Para líderes da Câmara ouvidos pela reportagem, a legenda perdeu força após as disputas internas e não deve manter o espaço que teve na estrutura da Câmara em 2019. Além da CCJ, o partido ocupa a presidência das comissões de Relações Exteriores e a de Fiscalização e Controle. Segundo Maia, sem o principal colegiado da Câmara, o PSL terá a preferência na escolha de outras comissões.

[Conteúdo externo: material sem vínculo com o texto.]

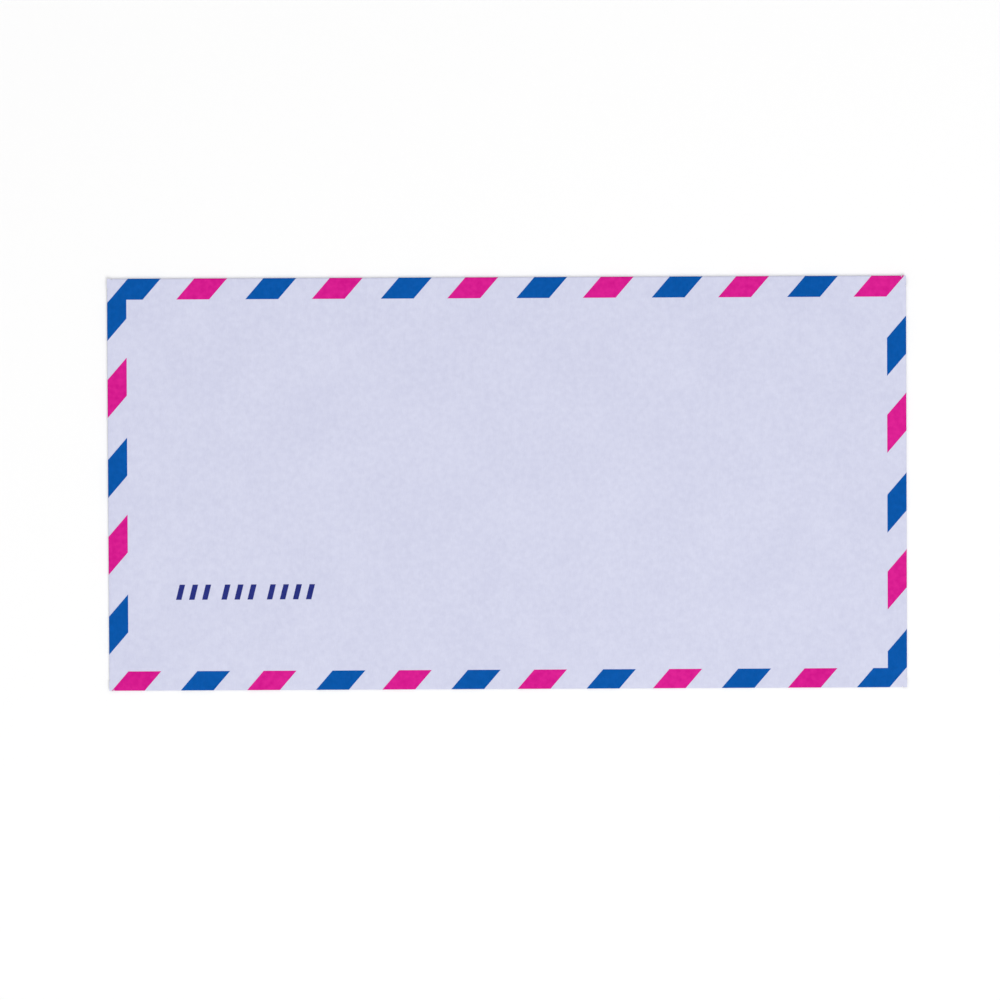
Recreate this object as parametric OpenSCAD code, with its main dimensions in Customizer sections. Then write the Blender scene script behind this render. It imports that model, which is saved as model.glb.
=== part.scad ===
// Airmail envelope: one sheet of thin paper, die-cut, folded and glued, with a border printed round its face.
// It lies on its back, face up. X runs along the long folds and Y from the bottom fold to the top fold.
// The closing flap is folded behind, loose, so the sheet touches the table at z = 0 with that flap.

/* [Face] */
// Width of the finished envelope, along its long folds
face_w = 190; // [150:1:240]
// Height of the finished envelope, from its bottom fold to its top fold
face_h = 98; // [80:1:130]
// How far the long folds stop short of the face's corners
corner_relief = 1.2; // [0.8:0.1:2]
// Width of the die's cut between a fold's end and the face's corner
corner_slit = 0.2; // [0.1:0.05:0.4]

/* [Paper] */
// Thickness of the paper
paper_t = 0.1; // [0.08:0.01:0.2]
// Free height in the pocket, between the side flaps and the face
pocket_gap = 0.3; // [0.2:0.05:1.5]
// Play between the closing flap and the back panel that it covers
flap_play = 0.05; // [0.02:0.01:0.4]

/* [Closing flap] */
// Height of the closing flap, from the top fold to its free edge
flap_h = 36; // [25:1:45]
// How far each end of the flap's free edge is set in from the end of its fold
flap_taper = 12; // [4:1:25]
// Radius of the flap's two free corners
flap_corner_r = 9; // [3:0.5:15]

/* [Back panel] */
// Depth of the mouth, from the top fold down to the back panel's free edge
mouth_depth = 14; // [8:1:20]
// How far each end of the back panel's free edge is set in from the end of its fold
back_taper = 1; // [0:0.5:4]
// Radius of the back panel's two corners at the mouth
mouth_corner_r = 6; // [2:0.5:10]

/* [Side flaps] */
// Width of a side flap, from its fold to its free edge
side_flap_w = 15; // [10:0.5:20]
// How far each end of a side flap's free edge is set in from the end of its fold
side_flap_taper = 6; // [2:0.5:10]
// How far the side folds stop short of the face's corners
side_flap_relief = 2.5; // [1.5:0.1:4]
// Radius of a side flap's two free corners
side_flap_corner_r = 2; // [0.5:0.5:4]

/* [Printed border] */
// Width of the printed border along the bottom fold and the side folds
border_w = 4.6; // [3:0.1:8]
// Width of the printed border along the top fold
border_top_w = 5; // [3:0.1:8]
// Slope of the stripes above the long edges, in degrees
stripe_angle = 49.2; // [40:0.1:60]
// Width of a stripe, measured along a long edge
stripe_w = 7.8; // [4:0.1:10]
// Distance between neighbouring stripes, blue to magenta, measured along a long edge
stripe_pitch = 16.1; // [12:0.1:24]
// How far the stripes are printed off the middle, along a long edge
print_shift = 0.1; // [-1:0.1:1]
// How much further the blue ink is printed, along a long edge
blue_register = 0.3; // [-0.6:0.1:0.6]
// Thickness of the ink film
ink_t = 0.02; // [0.02:0.01:0.05]

/* [Caption strokes] */
// Height of a stroke
stroke_h = 3.6; // [2:0.1:6]
// Thickness of a stroke along the line
stroke_w = 1.3; // [0.6:0.1:2]
// Distance between neighbouring strokes of a group
stroke_pitch = 3.1; // [2.5:0.1:4]
// Distance from a group's last stroke to the next group's first
group_pitch = 4.6; // [4.1:0.1:8]
// Lean of the strokes from upright, in degrees
stroke_lean = 14; // [0:1:25]
// Distance from the left fold to the first stroke
caption_left = 16; // [10:0.1:40]
// Height of the strokes' feet above the bottom fold
caption_foot = 21.6; // [10:0.1:40]

/* [Hidden] */
$fn = 64;
// How many steps a corner's arc is cut in
arc_steps = 12;

paper_colour = [0.84, 0.85, 0.93];
blue_colour = [0, 0.34, 0.66];
magenta_colour = [0.85, 0.14, 0.56];
indigo_colour = [0.19, 0.22, 0.55];

// How many strokes each group of the caption has
GROUPS = [3, 3, 4];

// The layers, from the table up: closing flap, back panel, side flaps, pocket, face
back_z = paper_t + flap_play;
side_z = back_z + paper_t;
face_z = side_z + paper_t + pocket_gap;
total_t = face_z + paper_t;

// Each fold is a half turn from the face down to its own panel
top_r = total_t / 2;
bottom_r = (total_t - back_z) / 2;
side_r = (total_t - side_z) / 2;
long_fold = face_w - 2 * corner_relief;
side_fold = face_h - 2 * side_flap_relief;

// The face's four folds, as [turn about Z, distance from the centre, outside radius, length]
FOLDS = [
    [0, face_h / 2, top_r, long_fold],
    [180, face_h / 2, bottom_r, long_fold],
    [90, face_w / 2, side_r, side_fold],
    [-90, face_w / 2, side_r, side_fold],
];

// The panel behind each fold, as [underside's height, depth from the fold, free edge's inset, corner radius]
PANELS = [
    [0, flap_h, flap_taper, flap_corner_r],
    [back_z, face_h - mouth_depth, back_taper, mouth_corner_r],
    [side_z, side_flap_w, side_flap_taper, side_flap_corner_r],
    [side_z, side_flap_w, side_flap_taper, side_flap_corner_r],
];

// Puts its children where a fold begins, with +Y pointing out of the face
module at_fold(fold) {
    rotate([0, 0, fold[0]])
        translate([0, fold[1] - fold[2], 0])
            children();
}

// A layer of thickness t, as long as a fold, that bends through an angle down from its top at this height
module bend(length, r, t, angle, top_z) {
    translate([0, 0, top_z - r])
        rotate([0, -90, 0])
            rotate_extrude(angle = angle)
                translate([r - t, -length / 2])
                    square([t, length]);
}

// A panel from its fold, on the X axis, back to its free edge at -depth, with both free corners rounded
module panel(base, depth, inset, corner_r) {
    slope = atan2(inset, depth);
    centre = [base / 2 - inset - corner_r * tan(45 - slope / 2), corner_r - depth];
    arc = [
        for (i = [0:arc_steps])
            let (angle = -slope - (90 - slope) * i / arc_steps)
                centre + corner_r * [cos(angle), sin(angle)]
    ];
    right = concat([[base / 2, 0]], arc);
    left = [for (i = [len(right) - 1:-1:0]) [-right[i][0], right[i][1]]];
    linear_extrude(paper_t)
        polygon(concat(right, left));
}

// A layer of thickness t on the flat of the face, which ends where its folds begin and has square corners
module face_layer(z, t) {
    difference() {
        translate([-face_w / 2, -face_h / 2, z])
            cube([face_w, face_h, t]);
        for (fold = FOLDS)
            at_fold(fold)
                translate([-fold[3] / 2 - corner_slit, 0, z - t])
                    cube([fold[3] + 2 * corner_slit, 2 * fold[2], 3 * t]);
    }
}

// The sheet: the face, its four folds and the panel behind each, with the side flaps glued to the back panel
module folded_sheet() {
    color(paper_colour) {
        face_layer(face_z, paper_t);
        for (i = [0:3])
            at_fold(FOLDS[i]) {
                bend(FOLDS[i][3], FOLDS[i][2], paper_t, 180, total_t);
                translate([0, 0, PANELS[i][0]])
                    panel(FOLDS[i][3], PANELS[i][1] - FOLDS[i][2], PANELS[i][2], PANELS[i][3]);
            }
    }
}

// What the press prints on, as deep as the ink: the face and the outer half of each fold
module print_skin() {
    face_layer(total_t, ink_t);
    for (fold = FOLDS)
        at_fold(fold)
            bend(fold[3], fold[2] + ink_t, ink_t, 90, total_t + ink_t);
}

// The border in plan, open inwards and reaching past the envelope's edges
module border_frame() {
    difference() {
        square([face_w + border_w, face_h + border_w], center = true);
        translate([0, (border_w - border_top_w) / 2])
            square([face_w - 2 * border_w, face_h - border_w - border_top_w], center = true);
    }
}

// Every second slanted stripe of the border, one of them crossing the face's middle at this shift
module slanted_stripes(shift) {
    reach_y = (face_h + border_w) / 2;
    lean_x = reach_y / tan(stripe_angle);
    last = ceil((face_w / 2 + lean_x) / (2 * stripe_pitch));
    for (i = [-last:last])
        translate([shift + 2 * i * stripe_pitch, 0])
            polygon([
                [-lean_x - stripe_w / 2, -reach_y], [-lean_x + stripe_w / 2, -reach_y],
                [lean_x + stripe_w / 2, reach_y], [lean_x - stripe_w / 2, reach_y],
            ]);
}

// The stripes of one colour, printed over the face and round its folds
module border_print(shift) {
    intersection() {
        print_skin();
        linear_extrude(total_t + 2 * ink_t)
            intersection() {
                border_frame();
                slanted_stripes(shift);
            }
    }
}

module blue_stripes() {
    color(blue_colour)
        border_print(print_shift + blue_register);
}

module magenta_stripes() {
    color(magenta_colour)
        border_print(print_shift + stripe_pitch);
}

// Where group g of the caption starts along its line
function group_start(g) = g == 0 ? 0 : group_start(g - 1) + (GROUPS[g - 1] - 1) * stroke_pitch + group_pitch;

// A line of slanted strokes at the face's lower left
module caption_strokes() {
    lean_x = stroke_h * tan(stroke_lean);
    color(indigo_colour)
        translate([caption_left - face_w / 2, caption_foot - face_h / 2, total_t])
            linear_extrude(ink_t)
                for (g = [0:len(GROUPS) - 1], i = [0:GROUPS[g] - 1])
                    translate([group_start(g) + i * stroke_pitch, 0])
                        polygon([[0, 0], [stroke_w, 0], [stroke_w + lean_x, stroke_h], [lean_x, stroke_h]]);
}

folded_sheet();
blue_stripes();
magenta_stripes();
caption_strokes();
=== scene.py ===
"""Looks of an airmail envelope: a paper blank, folded and glued, with three films of ink on its face.

Every piece is made in metres in the frame's own axes: X along the long folds, Y from the bottom fold to the
top fold, and Z up, out of the printed face.
"""

import logging
import math
from dataclasses import dataclass
from enum import Enum
from typing import Iterable, Sequence

import bmesh
import bpy
from mathutils import Matrix, Vector, noise


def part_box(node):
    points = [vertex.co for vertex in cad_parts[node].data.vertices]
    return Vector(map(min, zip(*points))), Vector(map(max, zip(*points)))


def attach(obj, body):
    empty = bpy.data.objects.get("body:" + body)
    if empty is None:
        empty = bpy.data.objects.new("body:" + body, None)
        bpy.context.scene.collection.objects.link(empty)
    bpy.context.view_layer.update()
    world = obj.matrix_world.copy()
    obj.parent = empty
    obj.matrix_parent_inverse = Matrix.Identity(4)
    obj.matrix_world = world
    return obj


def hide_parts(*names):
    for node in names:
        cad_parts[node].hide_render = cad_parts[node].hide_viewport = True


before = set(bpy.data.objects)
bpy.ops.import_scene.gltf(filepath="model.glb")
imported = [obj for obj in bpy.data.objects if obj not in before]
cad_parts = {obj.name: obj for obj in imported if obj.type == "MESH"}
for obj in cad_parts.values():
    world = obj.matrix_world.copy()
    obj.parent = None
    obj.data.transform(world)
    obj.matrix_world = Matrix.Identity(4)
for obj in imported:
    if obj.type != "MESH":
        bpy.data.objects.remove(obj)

LOG = logging.getLogger("envelope")

MM = 0.001
BODY = "root"

Colour = tuple[float, float, float, float]
WHITE: Colour = (1.0, 1.0, 1.0, 1.0)
BLACK: Colour = (0.0, 0.0, 0.0, 1.0)


class ScreenCurve:
    """The curve from a screen's values to linear light: a straight foot, and a power above it.

    Attributes:
        top: The screen's highest value.
        foot_end: The share of the highest value where the straight foot ends.
        foot_slope: How much steeper the foot is than linear light.
        offset: How far the power is moved, so that it meets the foot.
        power: The power.
    """

    top: int = 255
    foot_end: float = 0.04045
    foot_slope: float = 12.92
    offset: float = 0.055
    power: float = 2.4

    @classmethod
    def linear(cls, value: int) -> float:
        """Turns one of a screen's values into linear light.

        Args:
            value: The value, from 0 to the highest one.

        Returns:
            The light, from 0 to 1.
        """
        share = value / cls.top
        if share <= cls.foot_end:
            return share / cls.foot_slope
        return ((share + cls.offset) / (1 + cls.offset)) ** cls.power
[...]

Cotados. O líder dos Republicanos, Jhonatan de Jesus (RR), por sua vez, rebateu Bia Kicis. Disse que o acordo do ano passado já previa sua legenda no comando da CCJ neste ano. Caso fique mesmo com o Republicanos, dois nomes são cotados, os dos deputados Lafayette de Andrada (MG) e João Campos (GO). “Meu nome tem circulado entre os pares e, se for isso o que escolherem, estou disposto a assumir”, afirmou Andrada.

O partido faz parte do Centrão, bloco informal que impôs as principais derrotas de Bolsonaro na Câmara no ano passado. Embora alguns integrantes sejam alinhados ao governo, o partido costuma se colocar como independente.

No PDT, que faz oposição declarada a Bolsonaro, o nome cotado é o do deputado Afonso Motta (RS). “No entendimento que fizemos com a Mesa Diretora da Câmara, o PDT teria o direito ao segundo ano de legislatura. Para nós, há esse acordo, mas, evidentemente, temos a compreensão de que esse assunto tem muita complexidade e envolve pretensão das bancadas maiores”, disse o parlamentar. “Estamos tratando com muita seriedade esse assunto, e é Maia quem vai conduzir esse processo”, afirmou.

Os comandos das comissões da Câmara são definidos de acordo com o tamanho das bancadas dos partidos, que se agrupam em blocos para ter mais poder de negociação. Com esses critérios, as legendas entram em uma fila de preferência de escolhas. O PSL, como tem uma das maiores bancadas, ficou com a principal no ano passado, a CCJ, e ainda teve uma a mais do que teria direito após abrir mão da de Finanças para o MDB.

- DISPUTA

“Eu continuo pleiteando (a presidência da CCJ). Sair das mãos do PSL seria uma quebra de acordo.”

Bia Kicis

DEPUTADA (PSL-DF)

“No entendimento com a Mesa, o PDT teria direito ao segundo ano de legislatura. Para nós, há esse acordo.”